2.  In general, the manifesting was found to be a structured and extremely active process.  The major reasons for this high activity are hardware probelms [[problems]], customer requests, operational constraints, external factors and their accommodation.  When more payloads were flown because of the higher flight rate, there were more problems causing manfiest [[manifest]] changes that ripple through many flights.  The later of these changes occur in the flight production process, the larger the impact on budget and schedule.  The 1985 schedule impacts were accommodated by using the time gaps left over from canceled flights.

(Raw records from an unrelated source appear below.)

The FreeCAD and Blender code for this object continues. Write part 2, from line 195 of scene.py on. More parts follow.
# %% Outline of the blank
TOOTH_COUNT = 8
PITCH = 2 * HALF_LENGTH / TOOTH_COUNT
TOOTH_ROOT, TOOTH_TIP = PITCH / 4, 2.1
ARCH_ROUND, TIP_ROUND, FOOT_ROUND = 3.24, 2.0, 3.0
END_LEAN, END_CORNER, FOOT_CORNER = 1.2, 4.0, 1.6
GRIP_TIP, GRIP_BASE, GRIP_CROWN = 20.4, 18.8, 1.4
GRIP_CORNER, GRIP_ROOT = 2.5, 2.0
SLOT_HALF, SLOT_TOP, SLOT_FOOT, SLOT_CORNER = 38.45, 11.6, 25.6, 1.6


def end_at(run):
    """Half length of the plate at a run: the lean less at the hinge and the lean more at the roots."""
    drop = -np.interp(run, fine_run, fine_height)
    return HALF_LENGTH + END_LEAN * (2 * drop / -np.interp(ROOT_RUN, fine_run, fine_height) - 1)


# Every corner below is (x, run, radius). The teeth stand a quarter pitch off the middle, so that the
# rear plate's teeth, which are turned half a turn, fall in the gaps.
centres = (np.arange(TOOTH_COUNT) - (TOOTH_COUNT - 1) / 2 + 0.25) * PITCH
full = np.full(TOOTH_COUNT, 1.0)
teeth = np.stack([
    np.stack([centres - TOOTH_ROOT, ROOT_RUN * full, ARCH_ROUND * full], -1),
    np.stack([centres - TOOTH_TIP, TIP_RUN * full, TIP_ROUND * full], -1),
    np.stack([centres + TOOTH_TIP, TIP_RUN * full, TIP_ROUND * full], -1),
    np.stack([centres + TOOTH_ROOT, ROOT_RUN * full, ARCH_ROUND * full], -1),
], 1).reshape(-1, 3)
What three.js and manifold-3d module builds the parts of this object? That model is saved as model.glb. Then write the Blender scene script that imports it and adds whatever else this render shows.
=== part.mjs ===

3.  To minimize impacts, customer requirements for payload specialists should be finalized at least 5 months prior to launch and before the L-5 review program freeze point to least impact the production process.  External factors cannot be ignored, but the goal should be to identify requirements at the beginning of the production process to support the schedule template.

4.  Late manifest changes that add middeck or secondary payloads or payload specialists with their experiments can draw attention and resources away from the primary flight operations.

5.  The trends indicated that the milestones required to support preparation for the 1986 flight schedule were not being met.  The several flights following STS 51-L would have had less than the optimum amount of flight-unique training without additional launch slips.

6.  Historically, flight launch date slips have provided needed relief to reconfiguration process schedules.

7.  Externally generated (program level) inputs to the reconfiguration process are a significant source of impact to schedules.

8.  The organizations reviewed here are not systematically or regularly overworked.

9.  As a work force, they are not required to work weekends on a regular basis except as real-time mission support warrants and in supporting facilities where it is planned.

10.  Personnel are able to take leave and generally can do so at traditional holiday periods.